Due to time and space limitations in the report I was able to test my code on R01,R02 & R12 trajectories. Hence, I have elaborated on these trajectories in the ensuing table.
R01 (Zuhrn dataset Trajectory 01) | R02 (Zuhrn dataset Trajectory 02) | R12 (Zuhrn dataset Trajectory 12) |
|
|
|
Now for another dataset file Audio files the structure is as follows:
Audio files
├── Rover_Audio.wav
|
└── new_Splitting_20sec__4_Rover_Audio
├── Seg_Signal 0.wav
├── Seg_Signal 1.wav
├── Seg_Signal 2.wav
├── Seg_Signal 3.wav
├── Splitted_seg_signal_0
├── Splitted_seg_signal_1
├── Splitted_seg_signal_2
├── Splitted_seg_signal_3
├── WEIGHTS_Martian audio_random (https://drive.google.com/file/d/1ujLW_I5GFUhtcW_eVZw-sk6zIW4XLQae/view)
└── checkpoint
└── WEIGHTS_Martian audio_hard (https://drive.google.com/file/d/1Bu-MW6mjDjbwrPyS3NIQim73gmUt5_dW/view)
└── checkpoint
In this file all the data handling regarding the Martian Audio is done.

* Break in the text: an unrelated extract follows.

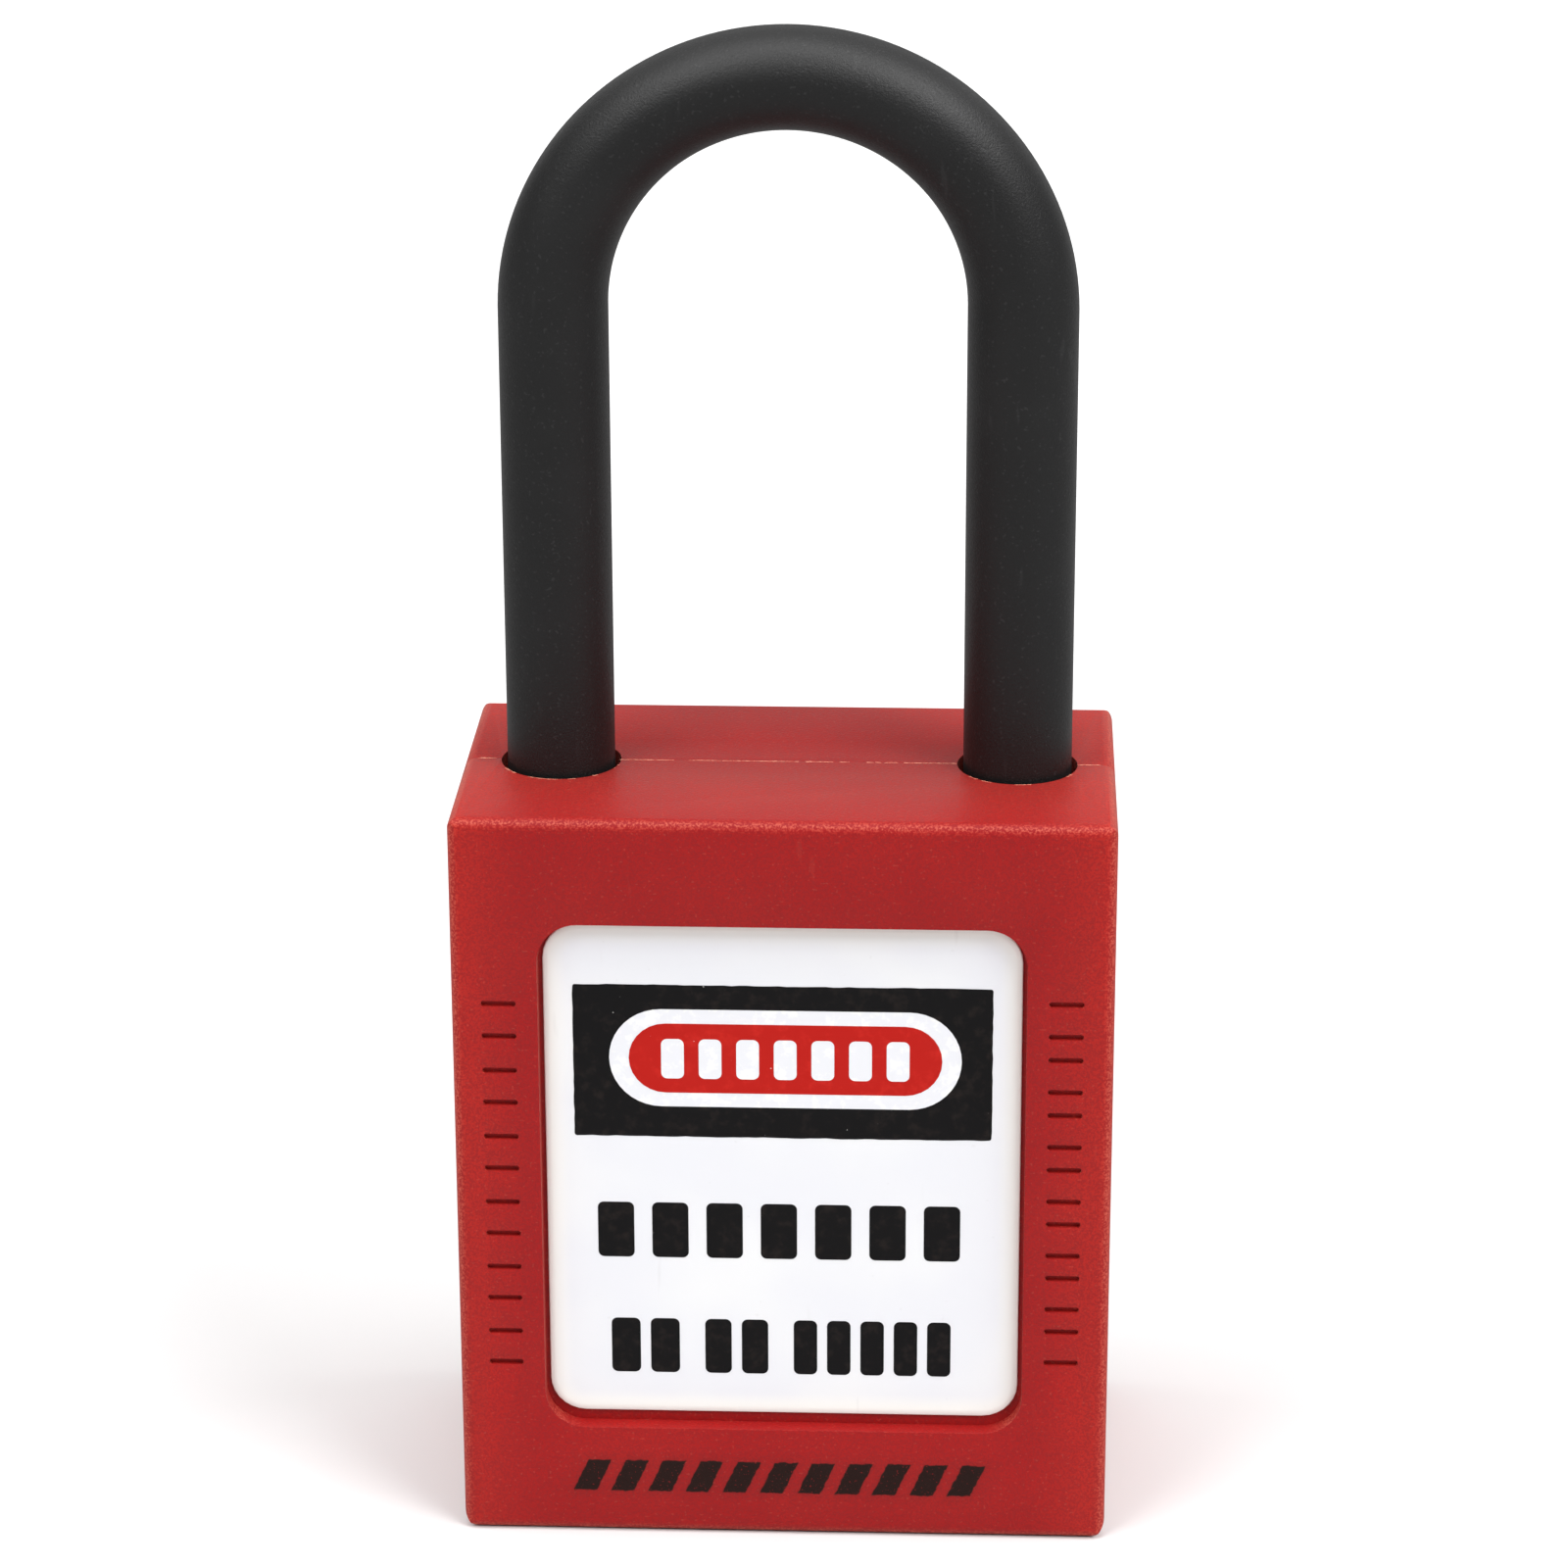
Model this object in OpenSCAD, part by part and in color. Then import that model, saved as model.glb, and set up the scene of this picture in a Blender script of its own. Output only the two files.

- Main 16 min. audio clip, which is mixed and raw, that we directly get from the rover is 'Rover_Audio.wav'.
- Using BSS method this audio clip is segmented into 4 terrain specific audio clips given by file having thier names 'Seg_Signal #.wav' in this format.
- Now each of these terrain specific audio is chopped into small chunks of audio clips (just as done in Zuhrn dataset data) and stored in corresponding sub-directories with names 'Splitted_seg_signal_#'.
- The hard and random triplet training weights are stored in corresponding weights file in the main directory 'Audio files'.
[1] Jannik Zürn, Wolfram Burgard, Abhinav Valada Self-Supervised Visual Terrain Classification from Unsupervised Acoustic Feature Learning IEEE Transactions on Robotics (T-RO), vol. 37, no. 2, pp. 466-481, 2019.